CL-2024-000457, 000458, 000459 - [2025] EWHC 1803 (Comm)
Commercial Court

CL-2024-000457, 000458, 000459 - [2025] EWHC 1803 (Comm)

Fecha: 17-Jul-2025

There were two grounds for the Court of Appeal’s decision ( per Potter LJ at [14]-[16])

B46.

There were two grounds for the Court of Appeal’s decision (per Potter LJ at [14]-[16]):

(i)

firstly, the repurchase arrangement was a contract for the sale of goods that did not contain any provision negativing the normal rule that payment was to be made against, and in consideration for, delivery, so the trial judge had erred in deciding that s.49(2) of the Act applied;

(ii)

secondly, if s.49(2) had applied, nonetheless any entitlement to maintain an action for the price under it depended upon the seller’s continuing willingness and ability to deliver the goods to the buyer (see Maclean v Dunn and Watkins (1828) 6 LJ (O.S.) CP 184, and Benjamin at 16-001), but prior to trial the claimant had disposed of the vehicles and put it out of its power to tender them against payment of the buy-back price. (When Otis Vehicle Rentals was decided, Benjamin was in its 5th Ed.; the statement of principle still appears in the 12th Ed., 16-001 at n.9.)

B47.

The first ground did not require the Court of Appeal to consider the meaning of s.49(2) in any detail or to decide anything about it pertinent to the present case.
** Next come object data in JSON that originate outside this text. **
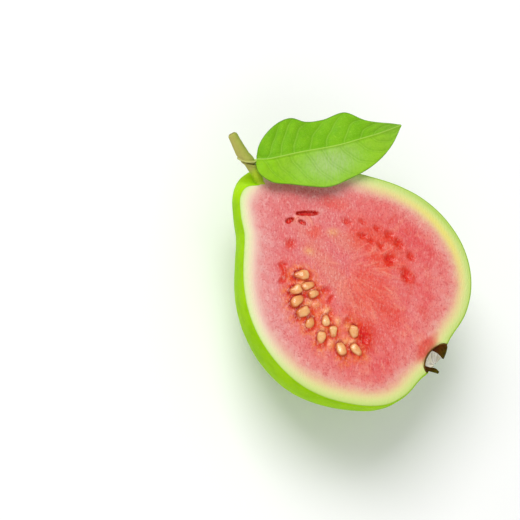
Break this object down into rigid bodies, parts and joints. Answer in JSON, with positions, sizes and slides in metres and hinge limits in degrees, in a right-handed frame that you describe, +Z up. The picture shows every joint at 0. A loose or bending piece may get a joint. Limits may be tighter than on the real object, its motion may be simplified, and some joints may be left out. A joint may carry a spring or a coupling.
{
  "type": "halved guava",
  "caption": "Lengthwise half of a pink guava, cut face up, with seeds in the pulp, a short woody stem, a waved leaf and a dry two-sepal calyx.",
  "frame": {"origin": "a point on the small flat spot on the rounded back that the half rests on, 5 mm from the middle of the spot towards the stalk end", "axes": "+X from the stalk end to the blossom end, +Z straight up out of the cut face, +Y across the cut face towards the leaf's side"},
  "size_m": [0.1031, 0.0909, 0.045],
  "materials": {
    "fruit": "moist pink pulp with cream seeds, pale yellow-green rim and a thin glossy green skin",
    "stem": "olive green twig with a brown ring at its node",
    "leaf": "satin bright green blade with pale veins",
    "calyx": "dry dark brown"
  },
  "bodies": {
    "root": {"guava_half": "fruit", "stem": "stem", "leaf": "leaf", "calyx": "calyx"}
  },
  "joints": []
}
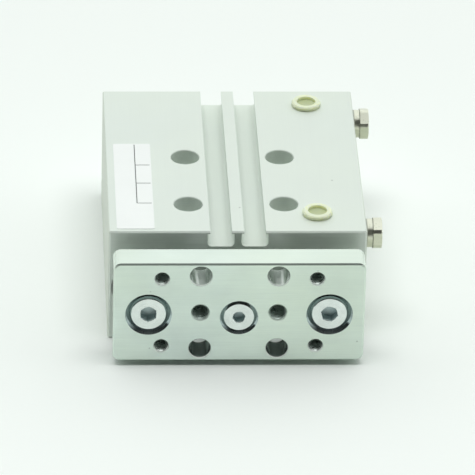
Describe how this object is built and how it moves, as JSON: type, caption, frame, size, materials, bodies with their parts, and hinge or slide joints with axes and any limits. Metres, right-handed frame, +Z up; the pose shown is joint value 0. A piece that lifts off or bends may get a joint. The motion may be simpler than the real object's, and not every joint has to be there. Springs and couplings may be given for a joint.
{
  "type": "guided pneumatic cylinder",
  "caption": "Compact pneumatic cylinder with guide rods: a grooved aluminium housing whose piston drives a drilled steel front plate out and back in a straight line.",
  "frame": {"origin": "middle of the housing's bottom face", "axes": "+X across the housing to the side with the ports, +Y from the front plate to the rear, +Z up from the bottom face"},
  "size_m": [0.0714, 0.09, 0.0332],
  "materials": {
    "housing_aluminium": "matte clear anodised extrusion",
    "bare_aluminium": "turned",
    "plate_steel": "ground and zinc-plated",
    "screw_steel": "zinc-plated, satin",
    "chromed_rod": "hard chrome, polished",
    "spring_steel": "phosphated",
    "bush_bronze": "sintered, oiled",
    "nickel_brass": "nickel-plated, satin",
    "black_rubber": "smooth nitrile rubber",
    "felt": "oiled wool felt",
    "cap_plastic": "soft natural polyethylene",
    "gasket_grey": "plain",
    "label_film": "white film with plain ruled lines",
    "magnet_compound": "bonded ferrite",
    "wear_plastic": "filled plastic",
    "bumper_urethane": "urethane"
  },
  "bodies": {
    "housing_unit": {"housing": "housing_aluminium", "rod_cover": "bare_aluminium", "head_cover": "bare_aluminium", "rod_seal": "black_rubber", "rod_cover_o_ring": "black_rubber", "head_cover_o_ring": "black_rubber", "left_guide_wiper": "black_rubber", "right_guide_wiper": "black_rubber", "rod_bush": "bush_bronze", "left_front_guide_bush": "bush_bronze", "left_rear_guide_bush": "bush_bronze", "right_front_guide_bush": "bush_bronze", "right_rear_guide_bush": "bush_bronze", "front_retaining_ring": "spring_steel", "rear_retaining_ring": "spring_steel", "left_grease_felt": "felt", "right_grease_felt": "felt", "front_port_cap": "cap_plastic", "rear_port_cap": "cap_plastic", "front_side_plug": "nickel_brass", "rear_side_plug": "nickel_brass", "front_plug_gasket": "gasket_grey", "rear_plug_gasket": "gasket_grey", "blank_label": "label_film"},
    "moving_unit": {"front_plate": "plate_steel", "left_guide_rod": "chromed_rod", "right_guide_rod": "chromed_rod", "guide_rod_screws": "screw_steel", "piston_rod": "chromed_rod", "piston_rod_screw": "screw_steel", "piston": "bare_aluminium", "piston_seal": "black_rubber", "magnet_ring": "magnet_compound", "wear_ring": "wear_plastic", "piston_o_ring": "black_rubber", "piston_nut": "screw_steel", "front_bumper": "bumper_urethane", "rear_bumper": "bumper_urethane"}
  },
  "joints": [
    {"name": "plate_slide", "type": "slide", "parent": "housing_unit", "child": "moving_unit", "axis": [0, -1, 0], "range_m": [0, 0.04]}
  ]
}
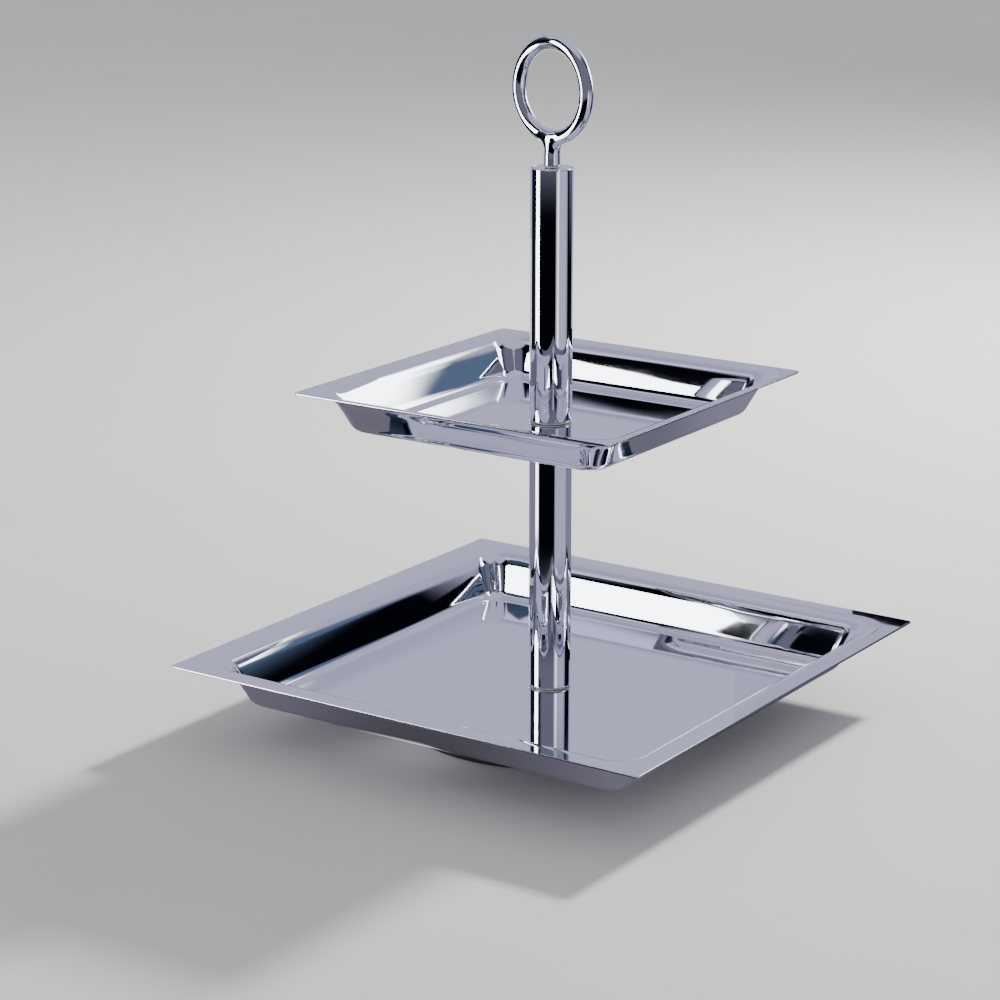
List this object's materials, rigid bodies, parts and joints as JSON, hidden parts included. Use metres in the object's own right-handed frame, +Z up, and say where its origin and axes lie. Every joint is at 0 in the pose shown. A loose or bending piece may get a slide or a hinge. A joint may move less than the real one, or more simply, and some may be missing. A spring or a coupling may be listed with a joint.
{
  "type": "tiered cake stand",
  "caption": "Two-tier cake stand with square dished metal trays on a tube column, a round dish foot and a ring handle on a short stem.",
  "frame": {"origin": "on the column's axis, at the surface the stand rests on", "axes": "+Z up the column, +X and +Y along the trays' sides"},
  "size_m": [0.3, 0.3, 0.3833],
  "materials": {
    "polished_chrome": "mirror-polished",
    "zinc_steel": "bright zinc plated",
    "clear_nylon": "translucent, matte",
    "black_rubber": "matte"
  },
  "bodies": {
    "base": {"foot": "polished_chrome", "foot_edge_trim": "black_rubber", "foot_bolt": "zinc_steel", "foot_bolt_washer": "zinc_steel", "foot_lock_washer": "zinc_steel", "foot_washer": "clear_nylon", "lower_column_washer": "clear_nylon", "lower_tube": "polished_chrome", "lower_tube_bottom_plug": "polished_chrome", "lower_tube_top_plug": "polished_chrome", "joining_stud": "zinc_steel", "upper_tray_lower_washer": "clear_nylon"},
    "lower_tray": {"lower_tray": "polished_chrome"},
    "upper_tray": {"upper_tray": "polished_chrome"},
    "upper_column_lift": {"upper_tray_upper_washer": "clear_nylon"},
    "upper_column": {"upper_tube": "polished_chrome", "upper_tube_bottom_plug": "polished_chrome", "upper_tube_top_plug": "polished_chrome"},
    "handle_lift": {"handle_washer": "clear_nylon"},
    "handle": {"ring_handle": "polished_chrome", "handle_stud": "zinc_steel"}
  },
  "joints": [
    {"name": "lower_tray_turn", "type": "hinge", "parent": "base", "child": "lower_tray", "pos_m": [0, 0, 0.0204], "axis": [0, 0, 1], "continuous": true},
    {"name": "upper_tray_turn", "type": "hinge", "parent": "base", "child": "upper_tray", "pos_m": [0, 0, 0.1729], "axis": [0, 0, 1], "continuous": true},
    {"name": "upper_tube_rise", "type": "slide", "parent": "base", "child": "upper_column_lift", "axis": [0, 0, 1], "range_m": [0, 0.0075]},
    {"name": "upper_tube_unscrew", "type": "hinge", "parent": "upper_column_lift", "child": "upper_column", "pos_m": [0, 0, 0.18], "axis": [0, 0, 1], "range_deg": [0, 2160]},
    {"name": "handle_rise", "type": "slide", "parent": "upper_column", "child": "handle_lift", "axis": [0, 0, 1], "range_m": [0, 0.01]},
    {"name": "handle_unscrew", "type": "hinge", "parent": "handle_lift", "child": "handle", "pos_m": [0, 0, 0.32], "axis": [0, 0, 1], "range_deg": [0, 3600]}
  ],
  "couplings": [
    {"joint": "upper_tube_rise", "follows": "upper_tube_unscrew", "m_per_rad": 0.00019894},
    {"joint": "handle_rise", "follows": "handle_unscrew", "m_per_rad": 0.00015915}
  ]
}
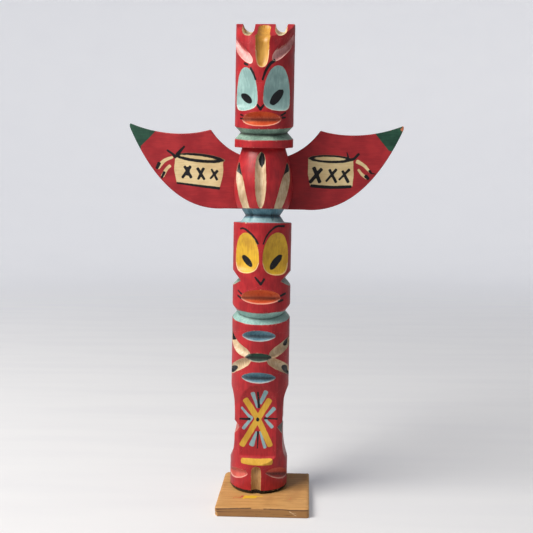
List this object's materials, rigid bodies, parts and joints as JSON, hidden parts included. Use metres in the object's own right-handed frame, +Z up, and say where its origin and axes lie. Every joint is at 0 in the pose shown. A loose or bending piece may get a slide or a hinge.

The second ground might perhaps have provided the buyer in the present case with a defence, depending on what happened to the goods for which it did not pay. However, there is no hint in the Awards that the buyer raised any such defence before the Board of Appeal, and the Awards made no findings about what happened to the goods beyond the ‘negative’ finding that the seller had not proved its allegation that the goods had been taken dishonestly by the buyer using fraudulent documents.